The Uluru statement ends with an invitation:

We invite you to walk with us in a movement of the Australian people for a better future.

This sentiment is so selfless and so empowering—to be invited to share in a history and culture that reaches back over 65,000 years. This is a moral choice for all Australians to make. What kind of Australia do we want to be? In the past nine years, there have been five formal taxpayer funded, government endorsed processes; a legislative framework, the Aboriginal and Torres Strait Islander Peoples Recognition Act 2013; and eight reports. The work has been done. Now is the time to put the moral question of constitutional recognition to the Australian people.

The ask is simple.

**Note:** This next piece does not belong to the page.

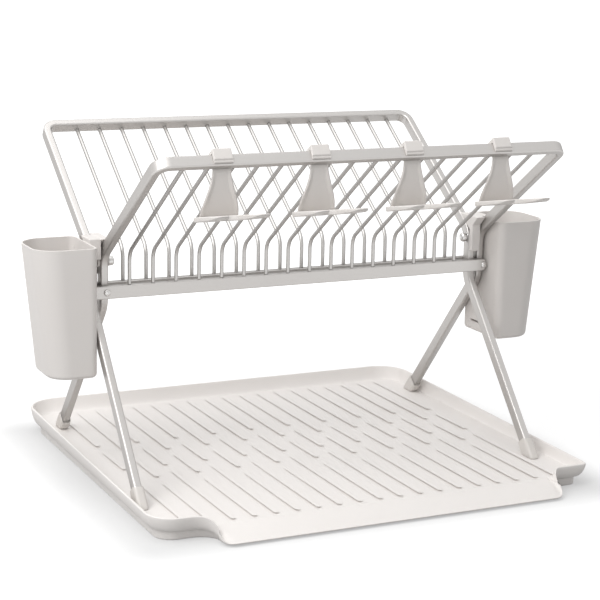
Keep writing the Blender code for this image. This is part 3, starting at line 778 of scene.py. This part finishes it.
def addRib(shape, x, back, front):
    # a low rib with round ends and a soft foot
    sizes = ribShape
    reach = sizes["width"] / 2 + sizes["foot"]
    low = trayShape["floor"] - sizes["sunk"]
    made = bmesh.ops.create_circle(shape, cap_ends=True, segments=12, radius=reach)
    points = made["verts"]
    face = points[0].link_faces[0]
    rear = [v for v in points if v.co.y > 1e-6]
    fore = [v for v in points if v.co.y < -1e-6]
    middle = [v for v in points if v not in rear and v not in fore]
    bmesh.ops.translate(shape, vec=(x, back - reach, low), verts=rear + middle)
    bmesh.ops.translate(shape, vec=(x, front + reach, low), verts=fore)
    middle = (back + front) / 2
    for inward, up in ((0.0006, 0.14), (0.0006, 0.30), (0.0006, 0.30), (0.0006, 0.18), (0.0003, 0.08)):
        bmesh.ops.inset_region(shape, faces=[face], thickness=inward, use_even_offset=True)
        rise = up * (sizes["rise"] + sizes["sunk"])
        ahead = [v for v in face.verts if v.co.y < middle]
        behind = [v for v in face.verts if v.co.y >= middle]
        bmesh.ops.translate(shape, vec=(0, 0, rise), verts=ahead)
        bmesh.ops.translate(shape, vec=(0, 0, rise * sizes["rearShare"]), verts=behind)


tray = buildTray()
for i in range(ribShape["count"]):
    x = (i - (ribShape["count"] - 1) / 2) * ribShape["pitch"]
    first = ribShape["longBreak"] - ribShape["step"] * (i % 2)
    second = first - ribShape["gap"]
    third = second - ribShape["middle"]
    addRib(tray, x, ribShape["back"], first)
    addRib(tray, x, second, third)
    addRib(tray, x, third - ribShape["gap"], ribShape["front"])
trayPlace = Matrix.Translation(trayShape["place"])
addPiece("ribbed_tray", tray, trayMould, "tray", ["drip_tray"], trayPlace, sharp=50)
print("tray made")

cupShape = {
    "width": 0.0622,
    "depth": 0.078,
    "footWidth": 0.0483,
    "footDepth": 0.073,
    "height": 0.131,
    "rimRise": 0.0205,
    "corner": 0.026,
    "footCorner": 0.022,
    "innerCorner": 0.008,
    "wall": 0.002,
    "footRound": 0.004,
    "standoff": 0.0014,
    "slotRise": 0.012,
    "slotHeight": 0.0025,
    "slotLength": 0.036,
    "slotCorner": 0.0012,
    "slotOverrun": 0.002,
    "steps": 10,
}
saddleShape = {
    "rise": 0.025,
    "thick": 0.0064,
    "frontDrop": 0.014,
    "backRise": 0.004,
    "nose": 0.010,
    "edge": 0.0009,
}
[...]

Prime Minister, we have seen you act on a health crisis decisively. It's now time to act on injustice. Empowerment of our First Nations with a voice to parliament and the Uluru statement is the way forward. The ask is simple: (1) that Minister Wyatt devise a question and publicly commit to a referendum on the voice to parliament without delay; (2) that the referendum to be put to the Australian people during 2021 without further delay; and (3) that the Prime Minister urgently convene a national cabinet meeting on Black Lives Matter, inviting experts from the Indigenous community to agree to a national plan of action to address Indigenous deaths in custody and incarceration rates. As the Eddie Mabo decision showed 28 years ago, change can happen against the odds. We again need urgent reform of our Constitution, and the best time to start is now. So, in answer to the Indigenous people and the Uluru Statement from the Heart: I will walk with you, my fellow Australians.